Sur les présentoirs des librairies, on peut lire : "you are never too young to
start learning about the strange, new and wonderful world around you. And, just as
importantly, you are never too young to have fun!".
Apparemment le message passe et les collections The Learnabout, How it
Works deviennent LA référence.
Pour la petite histoire, le premier manuel How it Works consacré à
l'ordinateur fut commandé - discrètement, sous couverture unie - à 200
exemplaires par le Ministère de la Défense Britannique pour "initier" son
personnel à l'informatique ...
Une reconnaissance qui dépasse largement les frontières. Dans les années 50', un
premier volume Child of the Temple était traduit en suédois. Aujourd'hui, ces
manuels sont disponibles dans 60 langues et se vendent à 30 millions d'exemplaires chaque
année.
Autre
cheval de bataille : comment apprendre à lire. Dès les années 30', la maison
s'est fait une spécialité des abécédaires et suit avec attention les évolution
pégagogiques en matière d'apprentissage de la lecture. En 1964, William Murray dévoile
une étude selon laquelle "12 words make up 25% of all the words we speak". Sur
ce principe, toujours en vigueur, Ladybird lance le Key Words Reading Scheme. Les
textes contiennent peu de mots différents (de 16 à 200 environ)

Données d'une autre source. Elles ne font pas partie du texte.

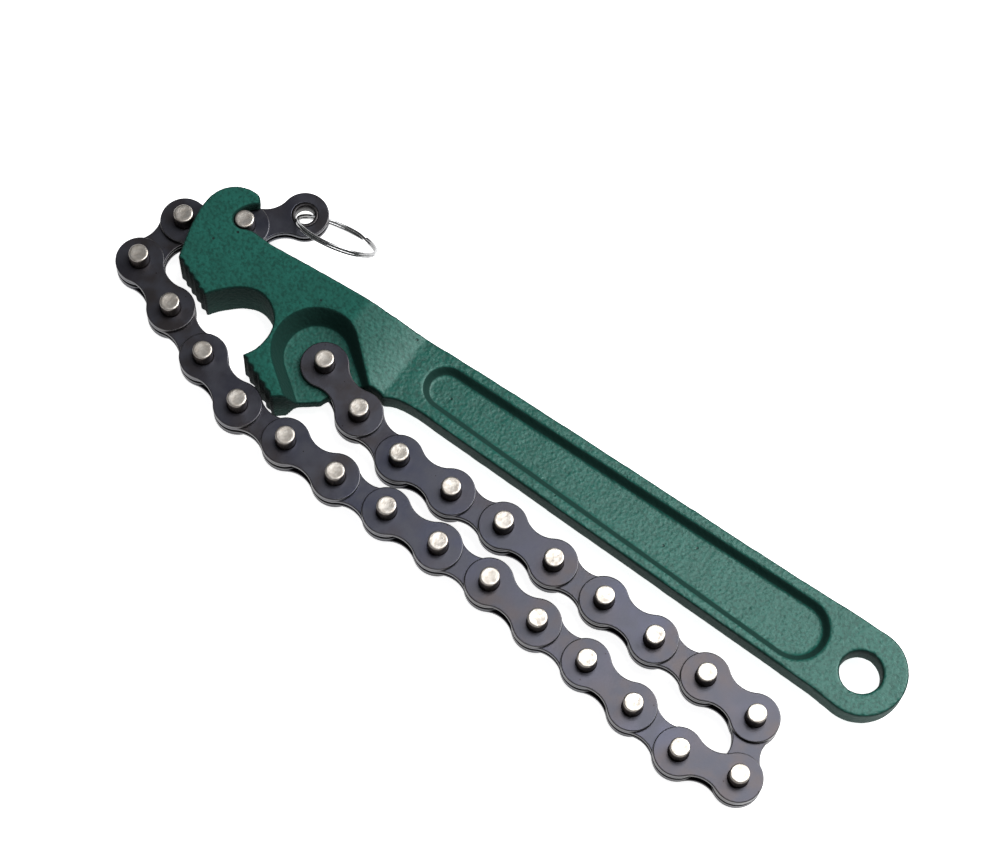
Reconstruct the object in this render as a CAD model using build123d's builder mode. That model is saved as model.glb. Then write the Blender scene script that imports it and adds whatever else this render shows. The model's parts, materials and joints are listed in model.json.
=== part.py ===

pour donner l'impression aux enfants de lire plus qu'ils ne le faisaient réellement. Un
parti pris audacieux qui va positionner cette maison d'édition comme le spécialiste
du livre de 0 à 8 ans.
En 1971, Wills & Hepworth change de nom pour devenir
officiellement Ladybird Books. Un an plus tard, ils sont rachetés par The Pearson Group.
Les années 70'-80' seront celles des grands partenariats avec des studios de cinéma
(Disney notamment) ou des fabricants de jouets.
La qualité de leurs mini-encyclopédies et livres
d'activités reste exceptionnelle. Elle est récompensée en 1996 de deux awards
: The Times Educational Supplement Schoolbook Award pour "Discovery:
Dinosaurs", et The Best Pre-school Storybook Award décerné par Parents Magazine.
A l'inverse, la fiction souffre d'immobilisme. Ladybird
exploite encore les classiques type contes de fées ou comptines, capitalise sur les
dérivés de dessins animés mais investit peu dans la création. Peter et Jane, éternels
héros, restent désespérement les petits enfants blancs de la classe moyenne, réfugiés
au coeur d'une banlieue paisible bien des loin problèmes sociaux.
Les mots de diversité culturelle, divorce, violence, mort sont des incongruités
qui n'apparaissent jamais dans ce monde figé; comme si le temps s'était arrêté aux
années 50. D'ailleurs, tous les ouvrages Ladybird sont de véritables collectors, objets
de nostalgie, furieusement recherchés comme les jouets Meccano. Autre icône d'un certain
âge d'or.
Et parce que les habitudes de lecture ont changées, Ladybird
intègre en 1999, le groupe éditorial Penguin Group; le site d'imprimerie
historique de Loughborough ferme. Et c'est une grande bouffée de nostalgie pour tous les
britanniques entre 25 et 50 ans ...
Malgré les assurances de Penguin Group (les branches livres
pour bébé, méthodes de lecture et livres d'activités continuent), on sent bien que le
charme sans âge, presque provincial de cette maison ne survivra pas à son intégration
dans une structure de cette dimension. La page est tournée.